Mapeamento dos espaços para projeções
À procura de profissionais do audiovisual que realizam projeções de peças e obras além do cinema e das telas convencionais, a Spcine promoveu, durante o mês de agosto, inscrições de artistas de mapping, VJs, produtores, curadores, além de produtoras e empresas do segmento, residentes na cidade de São Paulo. O objetivo é usar o mapeamento como ferramenta para a elaboração de políticas públicas voltadas à ressignificação de espaços públicos por meio do audiovisual.
Segundo Renato Nery, diretor de inovação, criatividade e acesso da Spcine, essa ação pode ajudar a qualificar a experiência do cidadão na cidade, ampliando seu repertório estético, crítico e de informação. “O mapeamento é um primeiro passo na direção de reconhecer uma dinâmica escondida do setor. Percebemos movimentos e ações brotando paulatinamente na cidade com este perfil, e o objetivo, em primeiro lugar, é descobrir quem são, o que já fizeram e como trabalham, para pensar em como este potencial criativo pode ser melhor desenvolvido e estimulado”.

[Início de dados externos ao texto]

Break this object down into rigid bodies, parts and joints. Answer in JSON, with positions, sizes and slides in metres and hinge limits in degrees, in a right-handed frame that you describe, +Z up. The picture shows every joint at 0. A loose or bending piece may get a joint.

Está no radar da Spcine um mapeamento dos locais onde as exibições possam ser feitas, além de um estudo sobre a dinâmica de contato e regragem dos espaços, de modo a determinar territórios, trajetos e esquinas com essa vocação. “A lei da cidade limpa, por exemplo, foi criada desconsiderando esse tipo de atividade, portanto, dentro de suas normativas necessitaria de uma atualização que os considere. Outro exemplo é a demanda por este tipo de profissional em eventos tradicionais”, diz Nery. “O mapeamento é inspiracional e servirá em sua observação para o avanço na identificação de gargalos que impedem o desenvolvimento pleno do setor.”
Novos espaços se abrem
Para Alexis, os melhores locais para projeção são aqueles que conjugam uma grande quantidade de público à noite, belos edifícios, com características adequadas para projeção e espaço para que o público possa apreciar as imagens. “Muitas vezes, essas características estão em conflito entre si ou com a intenção dos patrocinadores. Sem contar a sempre vontade dos patrocinadores de estarem nos bairros mais nobres da cidade. Eu gosto muito do Centro Histórico de São Paulo”, diz.

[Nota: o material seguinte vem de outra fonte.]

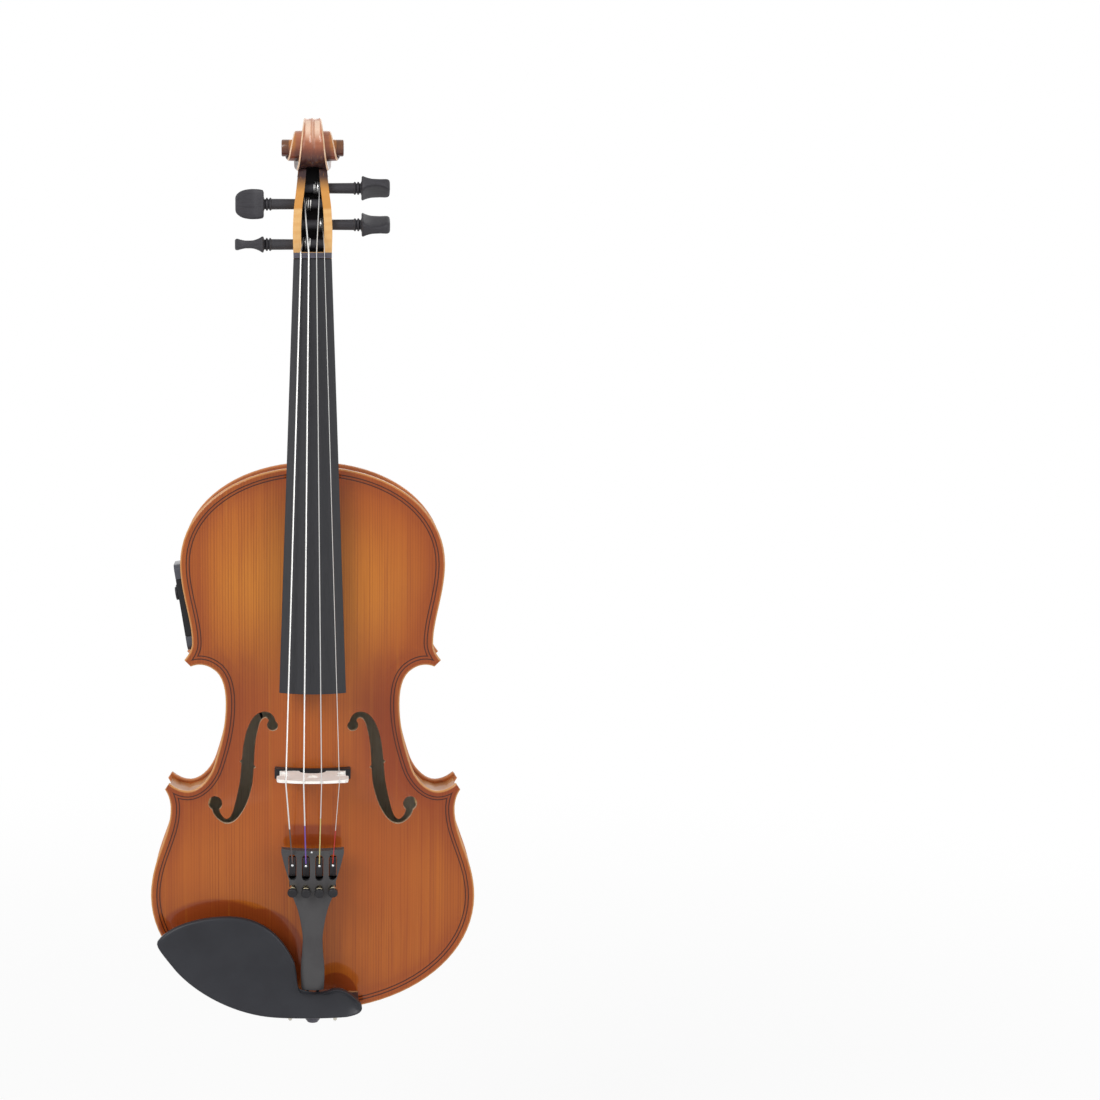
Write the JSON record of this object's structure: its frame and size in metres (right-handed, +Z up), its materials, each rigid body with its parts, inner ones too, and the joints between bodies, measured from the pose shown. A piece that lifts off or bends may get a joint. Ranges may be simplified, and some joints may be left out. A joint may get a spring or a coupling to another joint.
{
  "type": "electric violin",
  "caption": "Full-size violin with arched plates, f-holes and scroll, plus a bridge pickup and a side preamp with knobs, a battery drawer and a jack.",
  "frame": {"origin": "where a hanger holds the scroll from below, midway between its two eyes", "axes": "+Z up along the neck towards the scroll, +X towards the treble side, and the belly faces -Y"},
  "size_m": [0.2098, 0.0956, 0.589],
  "materials": {
    "spruce_varnish": "gloss",
    "maple_varnish": "gloss",
    "neck_maple": "satin",
    "bare_wood": "matte",
    "bridge_maple": "matte",
    "ebony": "satin",
    "black_plastic": "matte",
    "gloss_black": "gloss",
    "silver_plastic": "satin",
    "string_steel": "satin",
    "brass": "satin",
    "nickel": "gloss",
    "cork": "matte",
    "black_cord": "satin",
    "circuit_board": "satin"
  },
  "bodies": {
    "instrument": {"belly": "spruce_varnish", "back_plate": "maple_varnish", "rib_lower": "maple_varnish", "rib_upper_left": "maple_varnish", "rib_upper_right": "maple_varnish", "rib_waist_left": "maple_varnish", "rib_waist_right": "maple_varnish", "corner_block_lower_left": "bare_wood", "corner_block_lower_right": "bare_wood", "corner_block_upper_left": "bare_wood", "corner_block_upper_right": "bare_wood", "top_block": "bare_wood", "bottom_block": "bare_wood", "belly_lining": "bare_wood", "back_lining": "bare_wood", "bass_bar": "bare_wood", "sound_post": "bare_wood", "neck_and_scroll": "neck_maple", "bridge": "bridge_maple", "fingerboard": "ebony", "nut": "ebony", "saddle": "ebony", "end_button": "ebony", "tailpiece": "black_plastic", "pickup_bar": "black_plastic", "preamp_housing": "black_plastic", "chinrest_plate": "gloss_black", "preamp_cap_upper": "silver_plastic", "preamp_cap_lower": "silver_plastic", "string_g": "string_steel", "string_d": "string_steel", "string_a": "string_steel", "string_e": "string_steel", "clamp_bracket": "nickel", "output_jack": "nickel", "belly_cork_left": "cork", "belly_cork_right": "cork", "tailgut": "black_cord", "pickup_lead": "black_cord", "preamp_board": "circuit_board"},
    "peg_g": {"peg_g": "ebony"},
    "peg_d": {"peg_d": "ebony"},
    "peg_a": {"peg_a": "ebony"},
    "peg_e": {"peg_e": "ebony"},
    "tuner_screw_g": {"tuner_screw_g": "brass"},
    "tuner_lever_g": {"tuner_lever_g": "nickel"},
    "tuner_screw_d": {"tuner_screw_d": "brass"},
    "tuner_lever_d": {"tuner_lever_d": "nickel"},
    "tuner_screw_a": {"tuner_screw_a": "brass"},
    "tuner_lever_a": {"tuner_lever_a": "nickel"},
    "tuner_screw_e": {"tuner_screw_e": "brass"},
    "tuner_lever_e": {"tuner_lever_e": "nickel"},
    "volume_knob": {"volume_knob": "black_plastic"},
    "tone_knob": {"tone_knob": "black_plastic"},
    "battery_drawer": {"battery_drawer": "black_plastic", "coin_cell": "nickel"},
    "clamp_barrel_left": {"clamp_barrel_left": "nickel"},
    "clamp_barrel_right": {"clamp_barrel_right": "nickel"},
    "clamp_hook": {"clamp_hook": "nickel", "back_cork": "cork"}
  },
  "joints": [
    {"name": "peg_g_turn", "type": "hinge", "parent": "instrument", "child": "peg_g", "pos_m": [0, -0.01083, -0.05558], "axis": [1, 0, 0], "continuous": true},
    {"name": "peg_d_turn", "type": "hinge", "parent": "instrument", "child": "peg_d", "pos_m": [0, -0.00182, -0.03018], "axis": [1, 0, 0], "continuous": true},
    {"name": "peg_a_turn", "type": "hinge", "parent": "instrument", "child": "peg_a", "pos_m": [0, 0.00077, -0.02018], "axis": [1, 0, 0], "continuous": true},
    {"name": "peg_e_turn", "type": "hinge", "parent": "instrument", "child": "peg_e", "pos_m": [0, -0.00538, -0.04318], "axis": [1, 0, 0], "continuous": true},
    {"name": "tuner_g_screw_turn", "type": "hinge", "parent": "instrument", "child": "tuner_screw_g", "pos_m": [-0.0128, -0.05281, -0.46188], "axis": [0, -0.9397, -0.342], "range_deg": [-250, 250]},
    {"name": "tuner_g_lever_tilt", "type": "hinge", "parent": "instrument", "child": "tuner_lever_g", "pos_m": [-0.0128, -0.04814, -0.45398], "axis": [1, 0, 0], "range_deg": [-2, 2]},
    {"name": "tuner_d_screw_turn", "type": "hinge", "parent": "instrument", "child": "tuner_screw_d", "pos_m": [-0.00427, -0.0542, -0.46188], "axis": [0, -0.9397, -0.342], "range_deg": [-250, 250]},
    {"name": "tuner_d_lever_tilt", "type": "hinge", "parent": "instrument", "child": "tuner_lever_d", "pos_m": [-0.00427, -0.04952, -0.45398], "axis": [1, 0, 0], "range_deg": [-2, 2]},
    {"name": "tuner_a_screw_turn", "type": "hinge", "parent": "instrument", "child": "tuner_screw_a", "pos_m": [0.00427, -0.0542, -0.46188], "axis": [0, -0.9397, -0.342], "range_deg": [-250, 250]},
    {"name": "tuner_a_lever_tilt", "type": "hinge", "parent": "instrument", "child": "tuner_lever_a", "pos_m": [0.00427, -0.04952, -0.45398], "axis": [1, 0, 0], "range_deg": [-2, 2]},
    {"name": "tuner_e_screw_turn", "type": "hinge", "parent": "instrument", "child": "tuner_screw_e", "pos_m": [0.0128, -0.05281, -0.46188], "axis": [0, -0.9397, -0.342], "range_deg": [-250, 250]},
    {"name": "tuner_e_lever_tilt", "type": "hinge", "parent": "instrument", "child": "tuner_lever_e", "pos_m": [0.0128, -0.04814, -0.45398], "axis": [1, 0, 0], "range_deg": [-2, 2]},
    {"name": "volume_turn", "type": "hinge", "parent": "instrument", "child": "volume_knob", "pos_m": [-0.08603, -0.01329, -0.27779], "axis": [-0.9871, 0, -0.1599], "range_deg": [-135, 135]},
    {"name": "tone_turn", "type": "hinge", "parent": "instrument", "child": "tone_knob", "pos_m": [-0.08603, -0.00189, -0.27779], "axis": [-0.9871, 0, -0.1599], "range_deg": [-135, 135]},
    {"name": "battery_drawer_slide", "type": "slide", "parent": "instrument", "child": "battery_drawer", "axis": [-0.9871, 0, -0.1599], "range_m": [0, 0.022]},
    {"name": "clamp_barrel_left_turn", "type": "hinge", "parent": "instrument", "child": "clamp_barrel_left", "pos_m": [-0.0145, -0.00759, -0.5529], "axis": [0, 1, 0], "range_deg": [0, 1085]},
    {"name": "clamp_barrel_right_turn", "type": "hinge", "parent": "instrument", "child": "clamp_barrel_right", "pos_m": [0.0145, -0.00759, -0.5529], "axis": [0, 1, 0], "range_deg": [0, 1085]},
    {"name": "clamp_hook_slide", "type": "slide", "parent": "instrument", "child": "clamp_hook", "axis": [0, 1, 0], "range_m": [0, 0.003]}
  ],
  "couplings": [
    {"joint": "tuner_g_screw_turn", "follows": "tuner_g_lever_tilt", "ratio": -124},
    {"joint": "tuner_d_screw_turn", "follows": "tuner_d_lever_tilt", "ratio": -124},
    {"joint": "tuner_a_screw_turn", "follows": "tuner_a_lever_tilt", "ratio": -124},
    {"joint": "tuner_e_screw_turn", "follows": "tuner_e_lever_tilt", "ratio": -124},
    {"joint": "clamp_barrel_left_turn", "follows": "clamp_hook_slide", "rad_per_m": 6283.2},
    {"joint": "clamp_barrel_right_turn", "follows": "clamp_hook_slide", "rad_per_m": 6283.2}
  ]
}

Foi na região central da capital paulista que o empresário argentino Facundo Guerra, sócio do Grupo Vegas, um conglomerado de casas noturnas de São Paulo, encontrou no Mirante 9 de Julho, um bom lugar para reunir artistas urbanos de várias tendências. Abandonado há décadas, ele foi revitalizado e inaugurado no final de agosto, em consórcio com a MM18 Arquitetura e parceria com a Prefeitura de São Paulo. A proposta é promover o diálogo entre diferentes iniciativas, recebendo mostras de arte urbana, projetos musicais, exibições de filmes e feiras independentes.

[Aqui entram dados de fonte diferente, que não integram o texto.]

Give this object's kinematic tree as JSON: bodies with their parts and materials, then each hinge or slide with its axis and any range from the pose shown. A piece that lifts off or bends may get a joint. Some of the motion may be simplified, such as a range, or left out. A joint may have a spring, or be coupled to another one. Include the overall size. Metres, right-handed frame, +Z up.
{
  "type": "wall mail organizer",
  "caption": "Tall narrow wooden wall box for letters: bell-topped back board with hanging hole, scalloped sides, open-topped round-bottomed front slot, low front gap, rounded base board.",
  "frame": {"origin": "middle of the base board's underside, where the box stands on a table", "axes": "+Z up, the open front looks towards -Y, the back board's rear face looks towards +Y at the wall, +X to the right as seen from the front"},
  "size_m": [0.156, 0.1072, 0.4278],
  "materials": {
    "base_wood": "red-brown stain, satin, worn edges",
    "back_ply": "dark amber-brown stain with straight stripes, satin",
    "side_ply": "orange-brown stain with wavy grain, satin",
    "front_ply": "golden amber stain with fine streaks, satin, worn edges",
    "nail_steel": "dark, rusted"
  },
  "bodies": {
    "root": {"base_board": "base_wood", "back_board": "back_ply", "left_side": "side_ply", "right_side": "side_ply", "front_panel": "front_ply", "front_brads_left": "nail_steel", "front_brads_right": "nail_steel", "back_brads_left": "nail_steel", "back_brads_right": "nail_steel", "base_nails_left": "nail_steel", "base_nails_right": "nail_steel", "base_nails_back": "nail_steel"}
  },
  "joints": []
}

Akin Bicudo, responsável pela programação cultural do Mirante, diz que o audiovisual será um dos principais pilares de atuação do novo espaço. No calendário já previsto até o final do ano, há exibições aos fins de semana, sempre ao ar livre e sem cobrança de entrada. Um dos projetos é o Phenoscope, temporada de filmes de arte em diálogo com o experimental e o cinema fantástico, em parceria com o Cine Phenomena. Além de filmes, haverá projetos audiovisuais, performances e apresentações que transitam entre a estética do cinema e a arte digital.
“Também temos interesse em exibir filmes de acervo de galerias, museus e instituições, como Galeria Vermelho, Cinemateca Brasileira, Instituto Moreira Salles e Goethe Institute, para citar alguns”, conta Akin. Outra ideia é receber mostras que já acontecem na cidade, como In-Edit, Mostra Internacional de Cinema e Mostra Bit, da Secretaria Municipal de Cultura. A proposta é apresentar um conteúdo que seja de entretenimento, mas também de pensamento e discussão de ideias, valorizando a intersecção de diferentes manifestações culturais.
Cinema vira palco para intervenções
Um marco na estruturação da ALT[av] – Rede Audiovisual Alternativo, um grupo de artistas que promovem e realizam shows musicais com instalações audiovisuais, foi a intervenção no Cine Art Palácio, o mais antigo cinema da Cinelândia Paulista, que hoje pertence à Secretaria Municipal de Cultura, e estava abandonado e em depredação, com o intuito de recuperar o cinema para a arte performática. “A ideia da importância histórica do audiovisual em São Paulo, sua ligação com o espaço urbano e transformação social deixou clara a necessidade de se pensar o cinema expandido como circuito cultural, pautando políticas públicas e propondo ações de fomento a um segmento de mercado ainda pouco compreendido no Brasil”, diz Demétrio Portugal, integrante do grupo gestor do ALT[av].
A ALT[av] conta hoje com centenas de integrantes, entre artistas, curadores, gestores, produtores e espaços culturais, educacionais, museus e festivais. Envolve VJs e vídeo mapping em espaços públicos, mas também Live Cinema, vídeo-art, vídeo performance, ambientes interativos, interação com música e teatro, além de experimentação no campo da tecnologia e novas mídias. Desde meados dos anos 1990, vários integrantes da rede atuam para o fomento e a representação da inovação audiovisual em novas mídias no Brasil.